Sometimes it is better to focus on just one or two skills than to try to fix everything all the time.
We've previously considered the importance of the riding seat in all things horseback. The seat is the source of all strength, balance and looseness. Without the seat, all other aids become postures at best and completely unusable at worst. So before all else, put your effort into your seat.
However, as your seat develops, and improvement in balance allows you to become more aware of your arms, legs, torso and weight, you can begin to put more emphasis on other areas of your body.
In typical riding lessons, we often break down positional faults into bits and pieces - inside leg/outside seat bone/outside rein/watch your head tilt/dropped shoulder/collapsed hip - and the list goes on and on. It is true that as riders, we need to become as body aware as athletes in other sports that require balance and positional outlines (such as ballet, gymnastics, skating or dancing).
But instead of critiquing each movement into a multitude of positional corrections, it is possible to simplify things to get the best out of your body, in a way that is easy to remember and perhaps even easy(-ish) to do.
There are two essential upper-body skills to learn so that you can maintain an ideal balance and support your horse in his movements to the best of your ability.
1) Position Your Core To the Direction You Want To Go
Think of your belly button area as your core. If you are going straight, your core should be straight. It should also be in line with your horse's shoulders. If your horse isn't straight underneath you, you might need to correct his position with a shoulder-fore, a straighter use of the outside rein, or some other aid that will allow your horse to align his body.

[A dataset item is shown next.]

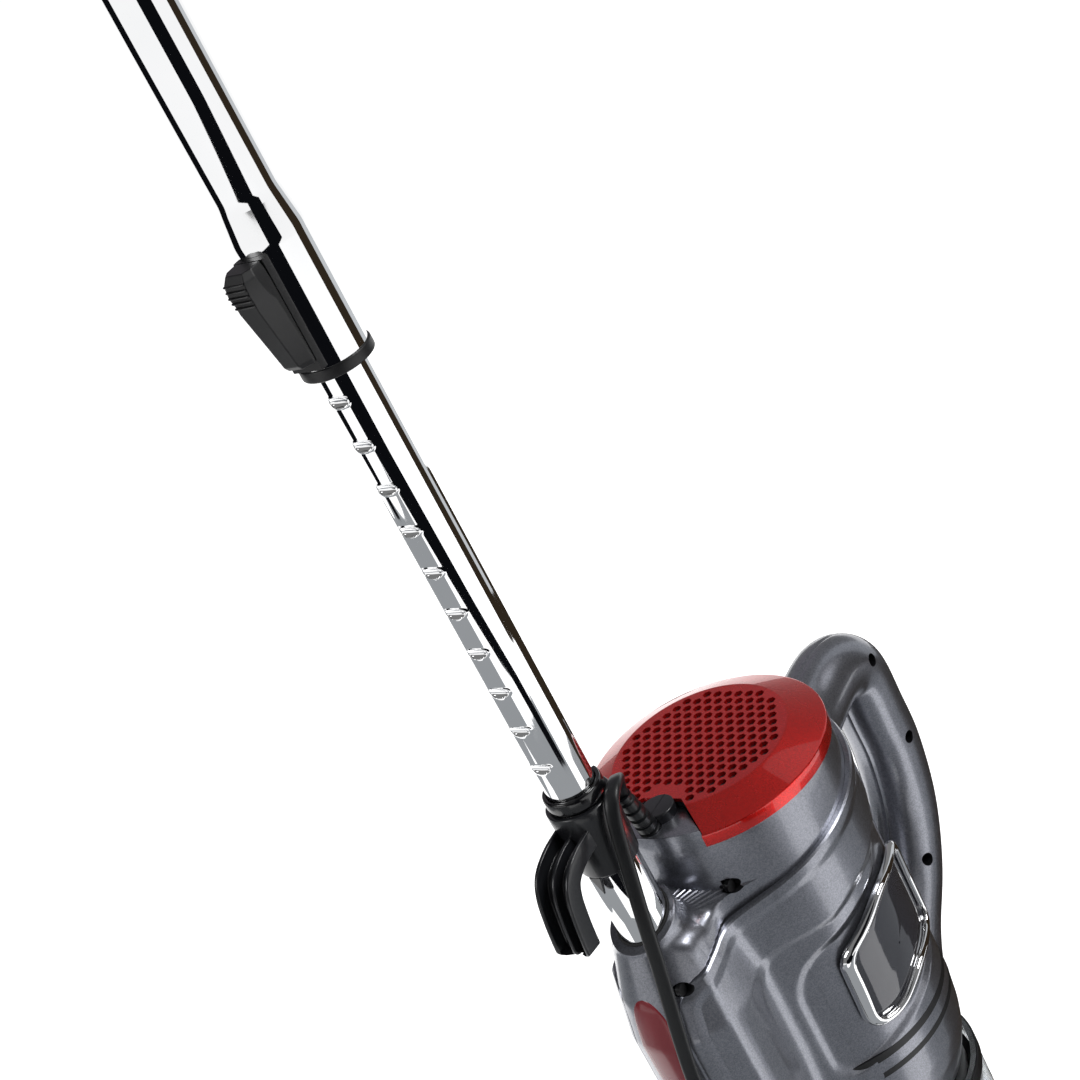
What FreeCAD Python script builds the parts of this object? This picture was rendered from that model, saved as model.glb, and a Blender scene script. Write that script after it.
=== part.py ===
"""Upright vacuum cleaner with a telescopic pole: millimetres, +Z up, the floor at z = 0.

The pole, the cord hooks and the wheels are at the back (+Y), the carrying handle at the front (-Y).
Heights named ..._Z are above the floor. The housing's levels are counted down from the grille.
"""
import FreeCAD
import Part
import math
import os

V = FreeCAD.Vector
UP = V(0, 0, 1)

# Clearances
GAP = 0.3          # between pieces that move past each other
RUN = 0.05         # a shaft in its bearing
FIT = 0.1          # a panel in its cut-out

# Housing
GRILLE_Z = 540.0   # top face of the exhaust grille
BODY_R = 60.0
COLLAR_STEP = 3.0  # the collar stands this far inside the side panels
WALL = 2.2
COLLAR_DROP = 13.2       # grille face to the collar's top edge
BODY_STRAIGHT = 167.0    # grille face to where the panels begin to close
BODY_DROP = 213.0        # grille face to the panels' lower edge
SEAM_DROP = 36.0         # seam between rear housing and panels, on the body axis
SEAM_SLOPE = 0.2
SKIRT = 8.0
CAP_INSET = 2.2    # the cap's rim inside the body's radius
CAP_PLATE_R = 42.2
CAP_CHAMFER = 6.5
CAP_WALL = 2.0
HOLE_FLATS = 4.0
HOLE_PITCH = 5.8
LEDGE = 3.0
PLATFORM_DROP = 4.6
PLATFORM_HALF = 26.0
BOSS_INSET = 16.0  # boss and strain relief inside the collar's radius
RELIEF_INSET = 7.0
BOSS_R = 8.0

# Pod that carries the pole
POLE_OFFSET = 19.4  # pole axis behind the panels' radius
POD_R = 29.0
MOUTH_RIM = 2.9    # the pod's mouth outside the stub
SPINE_HALF = 14.5
BRIDGE_HALF = 27.0
BRIDGE_DROP = 37.0
MOUTH_SLOPE = 0.387
STUB_R = 12.3
STUB_WALL = 1.3
STUB_DEPTH = 95.0
SOCKET_WALL = 2.0
GASKET = 1.5
POLE_TRAVEL = 70.0

# Telescopic pole
LOWER_R = 11.0
LOWER_WALL = 1.5
LOWER_RISE = 300.0   # grille face to the lower tube's top end
NOTCHES = 12
NOTCH_TOP = 285.8
NOTCH_PITCH = 20.2
NOTCH_R = 3.0
NOTCH_DEPTH = 1.2
UPPER_R = 12.5
UPPER_WALL = 0.8
UPPER_RISE = 515.0
FLARE_R = 14.6
FLARE_FOOT = 262.0
FLARE_TOP = 314.0
FLARE_END = 330.0
FLANGE_R = 15.4
FLANGE_H = 5.0
LATCH_FOOT = 267.0
LATCH_TOP = 311.0
LATCH_HALF = 7.5
LATCH_FACE = 27.0    # latch face behind the pole axis
LATCH_TRAVEL = 5.0
SADDLE = 1.5
LUG = 3.0
GRIP_R = 17.2
GRIP_LEN = 130.0
GRIP_WALL = 2.5
GRIP_SPIGOT = 25.0

# Cord hooks and clip
HOOK_HALF = 9.0
HOOK_DEPTH = 9.0
HOOK_WALL = 1.8
COLLAR_R = 15.0
UPPER_HOOK_RISE = 430.0
CLIP_RISE = 38.0
CLIP_H = 7.0
CLIP_T = 2.0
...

When you go to turn, open your core into the turn. We often tend to point our shoulders too far to the outside, or too far to the inside, depending on the straightness of our bodies. Know your own tendency and work to counter it.
If you know you tend to point your core to the left (regardless of direction of travel), be prepared to put in the extra work to open to the right. You might also have to reduce the "openness" when travelling left, because that direction is likely easier for you to turn into. Try not to over turn in that direction.
Now the key: keep your head, shoulders, elbows and hands aligned with your body (the hands should not have a mind of their own). Instead of letting each body part do something on their own, keep them working in coordination with each other. Become "one".
What to Avoid
- try to keep your shoulders level while you open into the turn; don't tilt into the turn like a motorcycle
- try to stay "tall"; many people have a tendency to collapse through the hip area, thereby dropping their inside shoulder as they negotiate the turn
2) Loosen Through the Lower Back
The second most important skill is to be able to loosen your lower back at will. Riders often resist the movements of their horses in their lower backs. When your back moves less than needed, you might be restricting the horse's movements without even knowing it. The bigger your horse moves, the more your lower back needs to be able to give.
As your horse moves, your lower back loosens (momentarily in stride) to allow your lower abs to come through to the front of the saddle. This happens in both the trot and canter, although there is more movement when cantering.
If you can move with your horse, you might notice that your horse takes more confident, forward-moving strides. As you develop your strength, you can even dictate stride rhythm through the movement of your seat and lower back, alternating resistance with following.
By focusing on just these two aspects of riding, you should be able to fix many other smaller positional problems that depend on a supple, correctly held upper body. Remember that by keeping all the "pieces" together, you can become much clearer and more balanced to the horse.
Next time you ride, keep your upper body in mind. Try these skills and let us know how it went in the comments below.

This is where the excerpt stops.